Grade sequencing also interacts with metallurgy. If early ore domains have higher recovery or lower processing cost, the project benefits disproportionately. The Feasibility Study should make clear how the first five years of production look, because those years determine whether the project can be financed and whether it can withstand commodity price volatility.

7. Sensitivity and Downside Resilience: How sensitive is the project to cost inflation or lower prices?

The sensitivity table is often the most revealing part of a Feasibility Study. It shows how NPV responds to changes in commodity price, recovery, strip ratio, capex and opex. A robust project maintains positive economics under conservative assumptions. A marginal project collapses under modest changes.

Downside resilience matters because commodity cycles are unpredictable and cost inflation is structural in many jurisdictions. A project that only works at the top of the price cycle is not a project; it is an option. Investors should look for wide margins, conservative assumptions and a sensitivity profile that demonstrates resilience rather than fragility.

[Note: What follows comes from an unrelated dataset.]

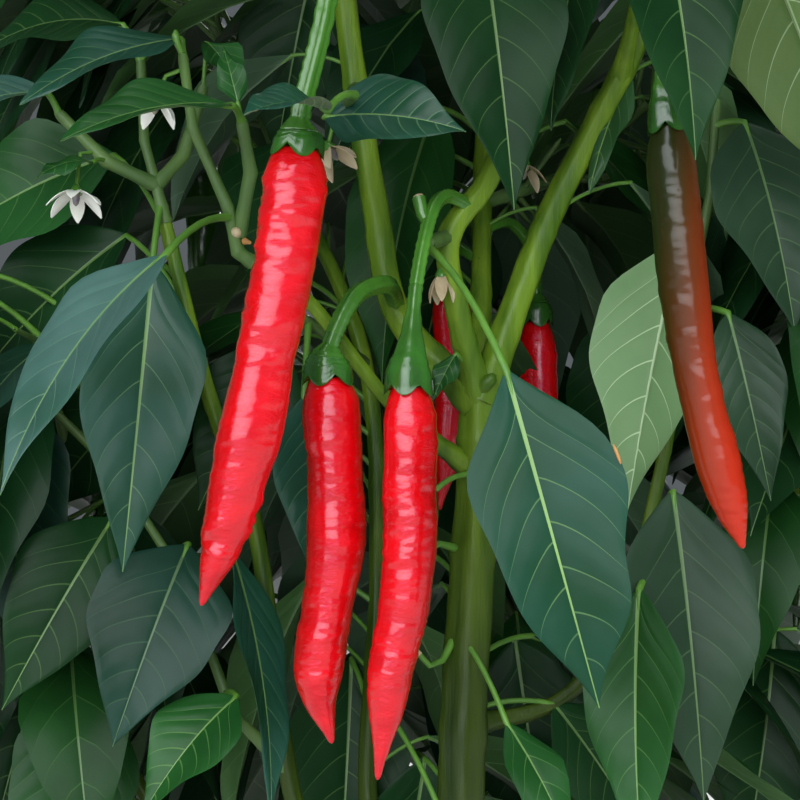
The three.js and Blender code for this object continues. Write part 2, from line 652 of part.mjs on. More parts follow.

The real test of a Feasibility Study

A Feasibility Study may appear to be a highly detailed marketing document for an ASX resources junior. In some respects it is, but it is really a technical and financial blueprint. It is not enough to withstand scrutiny from investors, it needs to sway prospective lenders, strategic partners and operators. The headline numbers may attract attention, but the seven factors above determine whether the project can be built, financed and operated profitably.

Strip ratio, recovery, energy, logistics, sustaining capital, scheduling and sensitivity are the levers that shape margins. They are also the levers that determine whether the project can survive cost inflation, commodity volatility and operational complexity. A junior that understands these dynamics (and communicates them clearly) is far more likely to secure capital and progress to development.